▶ **TO BE DONE**:
Stop after the line containing "return r, z": print each line exactly from the first line of the listing up to that point.

======== COLLECTED MATERIAL ========

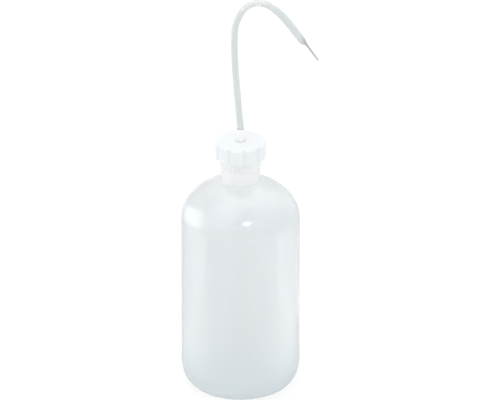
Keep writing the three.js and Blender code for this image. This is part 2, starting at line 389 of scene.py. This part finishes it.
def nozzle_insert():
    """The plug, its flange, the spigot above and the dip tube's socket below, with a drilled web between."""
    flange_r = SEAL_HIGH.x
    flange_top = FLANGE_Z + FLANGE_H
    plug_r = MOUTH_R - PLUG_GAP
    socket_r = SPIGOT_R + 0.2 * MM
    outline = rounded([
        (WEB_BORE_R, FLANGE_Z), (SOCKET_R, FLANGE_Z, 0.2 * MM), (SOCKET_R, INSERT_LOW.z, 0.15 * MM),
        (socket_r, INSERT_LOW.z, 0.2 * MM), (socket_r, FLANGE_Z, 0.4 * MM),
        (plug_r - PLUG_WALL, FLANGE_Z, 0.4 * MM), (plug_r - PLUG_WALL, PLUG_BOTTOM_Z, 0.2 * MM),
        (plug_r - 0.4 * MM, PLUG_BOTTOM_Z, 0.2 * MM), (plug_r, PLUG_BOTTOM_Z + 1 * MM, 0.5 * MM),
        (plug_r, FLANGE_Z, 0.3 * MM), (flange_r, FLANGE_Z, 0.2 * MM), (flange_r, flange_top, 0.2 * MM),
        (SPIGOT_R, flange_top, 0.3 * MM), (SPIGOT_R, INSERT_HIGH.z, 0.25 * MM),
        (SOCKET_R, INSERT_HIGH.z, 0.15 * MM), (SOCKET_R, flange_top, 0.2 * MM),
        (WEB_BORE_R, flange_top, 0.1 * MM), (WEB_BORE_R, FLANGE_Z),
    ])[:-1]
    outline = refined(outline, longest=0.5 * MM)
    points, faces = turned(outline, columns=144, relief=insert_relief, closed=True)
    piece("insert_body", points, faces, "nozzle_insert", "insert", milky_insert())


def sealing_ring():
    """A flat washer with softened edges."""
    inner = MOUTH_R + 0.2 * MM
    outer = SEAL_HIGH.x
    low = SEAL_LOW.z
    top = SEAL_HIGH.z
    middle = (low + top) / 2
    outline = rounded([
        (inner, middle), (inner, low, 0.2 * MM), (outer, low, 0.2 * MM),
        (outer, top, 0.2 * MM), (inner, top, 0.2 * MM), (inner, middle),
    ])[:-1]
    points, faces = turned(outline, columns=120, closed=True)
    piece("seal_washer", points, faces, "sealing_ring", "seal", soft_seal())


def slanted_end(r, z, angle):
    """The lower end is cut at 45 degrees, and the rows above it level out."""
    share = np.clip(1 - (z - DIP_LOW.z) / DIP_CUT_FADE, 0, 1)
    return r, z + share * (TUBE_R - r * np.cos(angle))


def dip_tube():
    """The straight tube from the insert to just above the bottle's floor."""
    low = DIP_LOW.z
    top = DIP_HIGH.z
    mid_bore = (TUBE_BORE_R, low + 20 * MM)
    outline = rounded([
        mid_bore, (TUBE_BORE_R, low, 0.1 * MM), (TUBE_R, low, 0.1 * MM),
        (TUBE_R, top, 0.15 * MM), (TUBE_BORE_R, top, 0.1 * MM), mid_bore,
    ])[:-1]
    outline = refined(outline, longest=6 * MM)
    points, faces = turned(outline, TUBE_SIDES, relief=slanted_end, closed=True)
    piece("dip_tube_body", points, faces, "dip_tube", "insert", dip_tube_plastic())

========

▶ **TASK RESULT**:
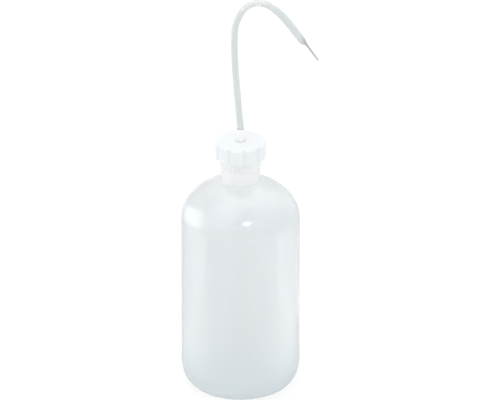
Keep writing the three.js and Blender code for this image. This is part 2, starting at line 389 of scene.py. This part finishes it.
def nozzle_insert():
    """The plug, its flange, the spigot above and the dip tube's socket below, with a drilled web between."""
    flange_r = SEAL_HIGH.x
    flange_top = FLANGE_Z + FLANGE_H
    plug_r = MOUTH_R - PLUG_GAP
    socket_r = SPIGOT_R + 0.2 * MM
    outline = rounded([
        (WEB_BORE_R, FLANGE_Z), (SOCKET_R, FLANGE_Z, 0.2 * MM), (SOCKET_R, INSERT_LOW.z, 0.15 * MM),
        (socket_r, INSERT_LOW.z, 0.2 * MM), (socket_r, FLANGE_Z, 0.4 * MM),
        (plug_r - PLUG_WALL, FLANGE_Z, 0.4 * MM), (plug_r - PLUG_WALL, PLUG_BOTTOM_Z, 0.2 * MM),
        (plug_r - 0.4 * MM, PLUG_BOTTOM_Z, 0.2 * MM), (plug_r, PLUG_BOTTOM_Z + 1 * MM, 0.5 * MM),
        (plug_r, FLANGE_Z, 0.3 * MM), (flange_r, FLANGE_Z, 0.2 * MM), (flange_r, flange_top, 0.2 * MM),
        (SPIGOT_R, flange_top, 0.3 * MM), (SPIGOT_R, INSERT_HIGH.z, 0.25 * MM),
        (SOCKET_R, INSERT_HIGH.z, 0.15 * MM), (SOCKET_R, flange_top, 0.2 * MM),
        (WEB_BORE_R, flange_top, 0.1 * MM), (WEB_BORE_R, FLANGE_Z),
    ])[:-1]
    outline = refined(outline, longest=0.5 * MM)
    points, faces = turned(outline, columns=144, relief=insert_relief, closed=True)
    piece("insert_body", points, faces, "nozzle_insert", "insert", milky_insert())


def sealing_ring():
    """A flat washer with softened edges."""
    inner = MOUTH_R + 0.2 * MM
    outer = SEAL_HIGH.x
    low = SEAL_LOW.z
    top = SEAL_HIGH.z
    middle = (low + top) / 2
    outline = rounded([
        (inner, middle), (inner, low, 0.2 * MM), (outer, low, 0.2 * MM),
        (outer, top, 0.2 * MM), (inner, top, 0.2 * MM), (inner, middle),
    ])[:-1]
    points, faces = turned(outline, columns=120, closed=True)
    piece("seal_washer", points, faces, "sealing_ring", "seal", soft_seal())


def slanted_end(r, z, angle):
    """The lower end is cut at 45 degrees, and the rows above it level out."""
    share = np.clip(1 - (z - DIP_LOW.z) / DIP_CUT_FADE, 0, 1)
    return r, z + share * (TUBE_R - r * np.cos(angle))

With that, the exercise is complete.